Set exercise ▸
Write out, exactly as given, every line from the one holding "function backwards(points) = [for" to the one holding "zip(*points))), Vector(map(max, zip(*points)))", including both.

Source excerpt ▸
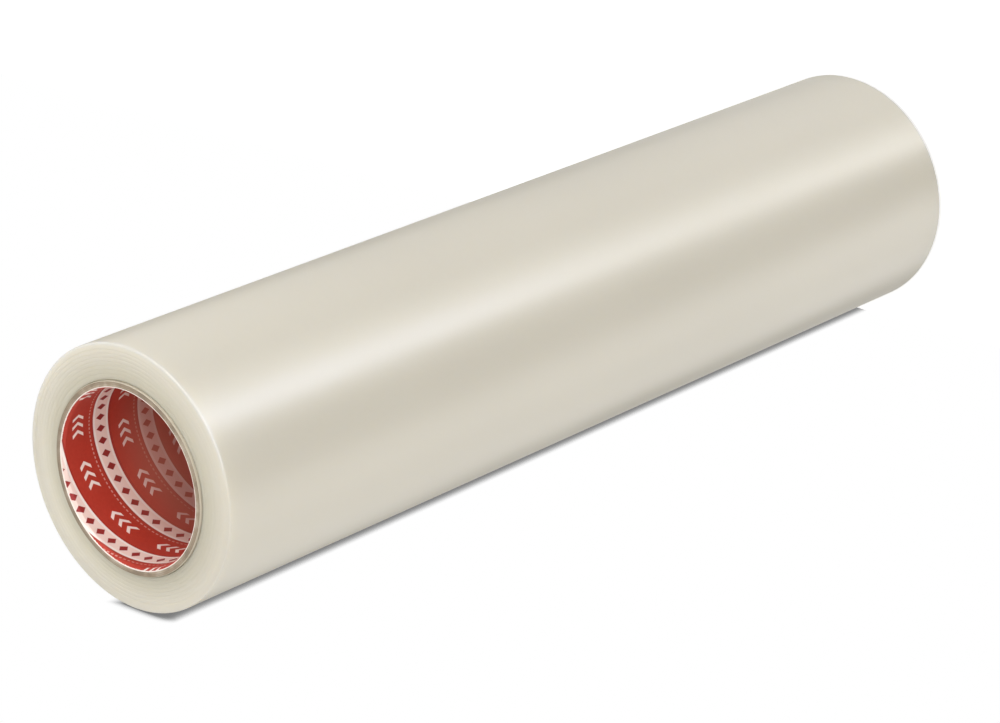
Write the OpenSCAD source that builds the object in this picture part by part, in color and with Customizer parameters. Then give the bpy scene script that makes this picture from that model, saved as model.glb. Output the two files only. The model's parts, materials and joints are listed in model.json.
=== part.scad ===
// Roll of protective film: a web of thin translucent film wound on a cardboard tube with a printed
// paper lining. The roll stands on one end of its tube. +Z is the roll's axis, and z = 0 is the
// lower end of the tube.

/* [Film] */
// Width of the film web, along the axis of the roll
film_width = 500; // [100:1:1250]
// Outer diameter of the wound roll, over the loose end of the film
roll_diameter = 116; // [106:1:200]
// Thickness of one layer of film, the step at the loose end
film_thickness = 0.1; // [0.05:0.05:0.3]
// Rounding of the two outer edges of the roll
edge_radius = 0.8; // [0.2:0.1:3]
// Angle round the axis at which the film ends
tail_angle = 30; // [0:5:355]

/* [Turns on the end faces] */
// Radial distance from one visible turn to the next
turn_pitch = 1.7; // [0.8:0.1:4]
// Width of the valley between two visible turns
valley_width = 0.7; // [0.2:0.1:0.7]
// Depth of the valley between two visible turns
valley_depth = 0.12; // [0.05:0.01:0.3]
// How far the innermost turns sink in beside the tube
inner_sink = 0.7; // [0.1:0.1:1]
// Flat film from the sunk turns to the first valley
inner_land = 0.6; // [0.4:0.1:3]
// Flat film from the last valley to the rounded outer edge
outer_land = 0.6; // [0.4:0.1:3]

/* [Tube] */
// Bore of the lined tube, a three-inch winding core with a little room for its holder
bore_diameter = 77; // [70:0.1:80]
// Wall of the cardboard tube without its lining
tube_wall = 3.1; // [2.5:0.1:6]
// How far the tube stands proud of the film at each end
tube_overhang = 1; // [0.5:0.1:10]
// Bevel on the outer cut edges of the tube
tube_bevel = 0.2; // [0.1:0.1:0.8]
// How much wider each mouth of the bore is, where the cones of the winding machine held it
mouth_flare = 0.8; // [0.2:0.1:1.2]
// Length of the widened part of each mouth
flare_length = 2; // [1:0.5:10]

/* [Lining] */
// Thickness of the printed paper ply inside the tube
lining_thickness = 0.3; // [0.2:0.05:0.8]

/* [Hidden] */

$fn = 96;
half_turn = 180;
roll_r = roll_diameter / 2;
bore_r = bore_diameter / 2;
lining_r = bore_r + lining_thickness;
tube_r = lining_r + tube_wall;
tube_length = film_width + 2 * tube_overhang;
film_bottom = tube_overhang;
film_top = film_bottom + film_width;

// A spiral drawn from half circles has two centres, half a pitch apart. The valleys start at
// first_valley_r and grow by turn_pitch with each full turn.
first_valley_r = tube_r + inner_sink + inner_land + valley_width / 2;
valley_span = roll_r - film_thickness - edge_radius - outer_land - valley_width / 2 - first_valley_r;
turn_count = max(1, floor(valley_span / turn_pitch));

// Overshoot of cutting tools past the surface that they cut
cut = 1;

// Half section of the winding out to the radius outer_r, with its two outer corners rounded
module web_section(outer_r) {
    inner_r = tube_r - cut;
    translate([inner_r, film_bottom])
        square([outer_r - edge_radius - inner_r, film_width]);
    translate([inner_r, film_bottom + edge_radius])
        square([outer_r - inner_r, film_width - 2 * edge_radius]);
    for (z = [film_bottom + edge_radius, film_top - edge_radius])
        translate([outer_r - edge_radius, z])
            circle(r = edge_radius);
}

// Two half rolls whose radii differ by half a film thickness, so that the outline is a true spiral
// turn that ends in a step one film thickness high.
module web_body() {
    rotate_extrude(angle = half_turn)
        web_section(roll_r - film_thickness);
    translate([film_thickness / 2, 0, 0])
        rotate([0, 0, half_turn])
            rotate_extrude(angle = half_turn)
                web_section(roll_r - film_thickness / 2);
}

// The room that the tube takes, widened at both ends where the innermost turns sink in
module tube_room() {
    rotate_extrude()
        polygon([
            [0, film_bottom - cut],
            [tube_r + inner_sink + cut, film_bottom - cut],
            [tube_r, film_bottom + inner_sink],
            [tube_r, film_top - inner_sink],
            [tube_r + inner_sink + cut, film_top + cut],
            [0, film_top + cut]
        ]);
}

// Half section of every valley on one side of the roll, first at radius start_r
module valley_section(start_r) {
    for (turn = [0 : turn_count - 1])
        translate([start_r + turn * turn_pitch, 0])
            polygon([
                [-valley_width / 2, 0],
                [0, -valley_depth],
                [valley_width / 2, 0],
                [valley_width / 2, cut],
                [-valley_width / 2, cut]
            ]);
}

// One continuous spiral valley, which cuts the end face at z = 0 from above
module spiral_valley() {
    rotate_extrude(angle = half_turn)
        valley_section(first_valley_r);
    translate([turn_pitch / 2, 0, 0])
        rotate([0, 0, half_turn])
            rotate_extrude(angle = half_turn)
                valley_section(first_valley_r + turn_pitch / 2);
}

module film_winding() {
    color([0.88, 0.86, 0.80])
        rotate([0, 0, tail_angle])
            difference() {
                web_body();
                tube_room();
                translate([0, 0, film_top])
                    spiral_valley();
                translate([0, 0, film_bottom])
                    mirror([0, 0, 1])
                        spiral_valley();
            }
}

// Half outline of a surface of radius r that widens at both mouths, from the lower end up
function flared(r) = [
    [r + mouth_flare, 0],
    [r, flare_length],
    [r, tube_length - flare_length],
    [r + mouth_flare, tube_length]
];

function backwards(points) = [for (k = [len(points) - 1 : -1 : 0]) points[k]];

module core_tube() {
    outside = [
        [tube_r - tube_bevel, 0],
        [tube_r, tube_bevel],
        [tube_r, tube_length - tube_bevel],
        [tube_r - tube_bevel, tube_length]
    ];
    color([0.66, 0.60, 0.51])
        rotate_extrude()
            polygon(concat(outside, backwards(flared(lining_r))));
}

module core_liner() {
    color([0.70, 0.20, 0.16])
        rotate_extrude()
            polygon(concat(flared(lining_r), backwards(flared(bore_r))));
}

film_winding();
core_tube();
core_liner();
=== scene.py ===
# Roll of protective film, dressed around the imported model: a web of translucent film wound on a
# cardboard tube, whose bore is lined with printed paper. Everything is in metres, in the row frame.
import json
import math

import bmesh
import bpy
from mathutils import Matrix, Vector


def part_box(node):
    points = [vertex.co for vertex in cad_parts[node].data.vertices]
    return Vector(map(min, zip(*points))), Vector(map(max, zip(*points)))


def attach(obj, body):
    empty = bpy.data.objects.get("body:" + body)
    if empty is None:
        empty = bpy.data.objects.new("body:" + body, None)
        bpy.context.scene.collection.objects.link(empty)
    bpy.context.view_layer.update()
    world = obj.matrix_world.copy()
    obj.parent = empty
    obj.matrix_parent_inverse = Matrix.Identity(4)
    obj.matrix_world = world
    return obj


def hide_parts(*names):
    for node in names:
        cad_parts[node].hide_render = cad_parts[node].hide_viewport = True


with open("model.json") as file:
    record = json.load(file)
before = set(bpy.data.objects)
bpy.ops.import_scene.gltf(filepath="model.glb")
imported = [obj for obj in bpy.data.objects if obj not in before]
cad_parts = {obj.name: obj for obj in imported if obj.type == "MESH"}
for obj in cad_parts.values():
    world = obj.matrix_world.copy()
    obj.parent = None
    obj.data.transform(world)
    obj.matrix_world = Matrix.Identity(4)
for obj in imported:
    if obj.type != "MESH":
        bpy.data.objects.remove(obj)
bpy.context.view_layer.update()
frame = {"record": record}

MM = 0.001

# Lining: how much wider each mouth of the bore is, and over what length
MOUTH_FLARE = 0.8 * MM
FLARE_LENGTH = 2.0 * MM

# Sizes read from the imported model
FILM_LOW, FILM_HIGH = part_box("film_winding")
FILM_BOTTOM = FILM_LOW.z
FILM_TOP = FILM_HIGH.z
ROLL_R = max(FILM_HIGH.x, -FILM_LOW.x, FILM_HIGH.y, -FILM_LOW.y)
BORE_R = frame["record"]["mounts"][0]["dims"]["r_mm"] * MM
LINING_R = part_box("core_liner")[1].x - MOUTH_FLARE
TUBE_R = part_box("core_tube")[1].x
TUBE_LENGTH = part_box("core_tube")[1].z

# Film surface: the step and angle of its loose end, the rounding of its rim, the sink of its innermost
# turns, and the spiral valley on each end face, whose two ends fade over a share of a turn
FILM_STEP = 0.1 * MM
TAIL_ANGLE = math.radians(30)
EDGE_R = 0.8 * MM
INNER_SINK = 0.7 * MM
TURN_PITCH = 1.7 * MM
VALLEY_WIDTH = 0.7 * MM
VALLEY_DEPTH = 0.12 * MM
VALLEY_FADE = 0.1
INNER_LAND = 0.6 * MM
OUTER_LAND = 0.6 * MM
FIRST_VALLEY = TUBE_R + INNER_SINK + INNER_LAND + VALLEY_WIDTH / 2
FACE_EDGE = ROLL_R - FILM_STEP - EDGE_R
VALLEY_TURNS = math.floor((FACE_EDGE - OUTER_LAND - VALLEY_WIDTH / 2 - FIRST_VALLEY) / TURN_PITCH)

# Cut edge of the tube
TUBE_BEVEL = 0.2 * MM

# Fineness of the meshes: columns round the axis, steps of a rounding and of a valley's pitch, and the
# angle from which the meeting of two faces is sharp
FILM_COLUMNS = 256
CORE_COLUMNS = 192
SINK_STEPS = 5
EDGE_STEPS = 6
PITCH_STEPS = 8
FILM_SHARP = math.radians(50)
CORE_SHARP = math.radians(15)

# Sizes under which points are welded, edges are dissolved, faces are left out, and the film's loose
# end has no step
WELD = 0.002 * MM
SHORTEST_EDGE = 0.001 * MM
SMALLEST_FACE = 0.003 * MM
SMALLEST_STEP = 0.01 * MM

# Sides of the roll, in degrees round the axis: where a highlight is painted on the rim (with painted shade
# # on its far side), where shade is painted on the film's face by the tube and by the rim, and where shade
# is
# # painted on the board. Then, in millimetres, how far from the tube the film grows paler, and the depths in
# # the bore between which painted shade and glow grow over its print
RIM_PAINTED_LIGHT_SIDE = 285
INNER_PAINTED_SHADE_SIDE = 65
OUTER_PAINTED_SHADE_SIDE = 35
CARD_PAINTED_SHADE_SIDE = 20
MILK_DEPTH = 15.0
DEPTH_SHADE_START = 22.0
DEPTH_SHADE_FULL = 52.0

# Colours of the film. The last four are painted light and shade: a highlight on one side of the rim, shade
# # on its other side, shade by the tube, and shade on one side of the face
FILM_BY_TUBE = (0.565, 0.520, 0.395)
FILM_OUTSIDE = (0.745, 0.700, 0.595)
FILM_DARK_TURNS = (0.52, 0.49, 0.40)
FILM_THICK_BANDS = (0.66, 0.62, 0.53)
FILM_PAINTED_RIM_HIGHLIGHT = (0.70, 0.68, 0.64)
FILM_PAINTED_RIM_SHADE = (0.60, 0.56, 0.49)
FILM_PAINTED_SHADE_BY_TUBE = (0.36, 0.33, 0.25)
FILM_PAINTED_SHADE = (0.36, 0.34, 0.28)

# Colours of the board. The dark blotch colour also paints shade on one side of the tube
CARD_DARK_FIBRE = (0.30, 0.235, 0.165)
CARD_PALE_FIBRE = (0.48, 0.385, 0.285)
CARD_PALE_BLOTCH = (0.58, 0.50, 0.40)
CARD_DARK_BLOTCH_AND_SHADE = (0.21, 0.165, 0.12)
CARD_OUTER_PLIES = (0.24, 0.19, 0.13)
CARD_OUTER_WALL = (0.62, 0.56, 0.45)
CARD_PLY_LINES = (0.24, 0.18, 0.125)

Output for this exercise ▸
function backwards(points) = [for (k = [len(points) - 1 : -1 : 0]) points[k]];

module core_tube() {
    outside = [
        [tube_r - tube_bevel, 0],
        [tube_r, tube_bevel],
        [tube_r, tube_length - tube_bevel],
        [tube_r - tube_bevel, tube_length]
    ];
    color([0.66, 0.60, 0.51])
        rotate_extrude()
            polygon(concat(outside, backwards(flared(lining_r))));
}

module core_liner() {
    color([0.70, 0.20, 0.16])
        rotate_extrude()
            polygon(concat(flared(lining_r), backwards(flared(bore_r))));
}

film_winding();
core_tube();
core_liner();
=== scene.py ===
# Roll of protective film, dressed around the imported model: a web of translucent film wound on a
# cardboard tube, whose bore is lined with printed paper. Everything is in metres, in the row frame.
import json
import math

import bmesh
import bpy
from mathutils import Matrix, Vector


def part_box(node):
    points = [vertex.co for vertex in cad_parts[node].data.vertices]
    return Vector(map(min, zip(*points))), Vector(map(max, zip(*points)))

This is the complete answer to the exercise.